The constant complainer.

The drama queen.

The narcissist.

The annoyance.

The just plain unlovely.

Maybe it’s a family member, a neighbor, or a co-worker. Somebody who’s in your life for some reason, only you wish she weren’t.

The world’s advice: abort people. If they’re negative, if they don’t further your success, if they drain you, if they’re somehow undeserving of your time and attention. Just cut them out of your life. Abort them.

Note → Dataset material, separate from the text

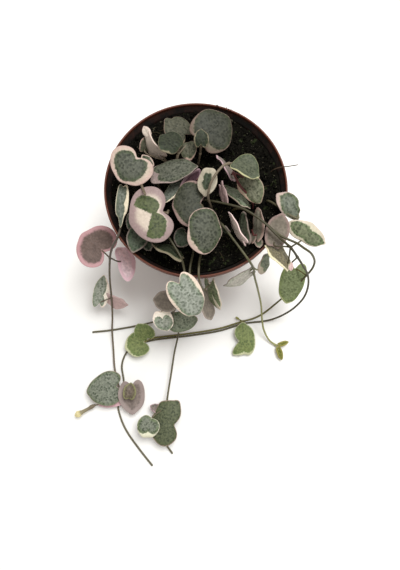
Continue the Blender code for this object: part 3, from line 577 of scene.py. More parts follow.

Christians are on the front lines of the battle against literal abortion. “Every life is precious,” we say, and that’s as it should be. But somehow, the world’s abortive mentality has crept into our thinking when it comes to the relationships we have with others. Babies are being killed because they’re inconvenient, they’ll hinder someone’s pursuit of success, or they have a disability, and we’re – rightly – grieved and outraged, but do we have any pangs of conscience when it comes to throwing away that inconvenient friend or that personality-handicapped family member? Is every life really precious?

We serve a Savior who loved the unlovely. Took time for the inconvenient. Invested in the drains. He felt their loneliness and rejection and knew the pain of being scorned.

Because He was one of them.

he had no form or majesty that we should look at him,
and no beauty that we should desire him.
He was despised and rejected by men;
a man of sorrows, and acquainted with grief;
and as one from whom men hide their faces
he was despised, and we esteemed him not.
Isaiah 53:2b-3

Jesus stopped along the roadside, not for those who would further His success, but for those were needy. He called the awkward and personality impaired “brother.” He called a betrayer, “friend.” Even those who wielded the whip, embedded the thorns, and drove the nails didn’t hear, “Go to hell,” but, “Father forgive them, for they know not what they do.”

Yes, there are people who are so difficult that we may have to love them from afar, taking time between each encounter with them to pray, recover, and forgive.

But we must remember who we were called to be.

I love, not because people deserve it, but because He first loved me.

I am forgiving because I have been forgiven much.

I am kind because God has been so kind to me.

I lay down my life for messy people because Christ laid down His life for the biggest mess of all- me. 

Extend grace. Because in God’s eyes, every life is precious. Even yours.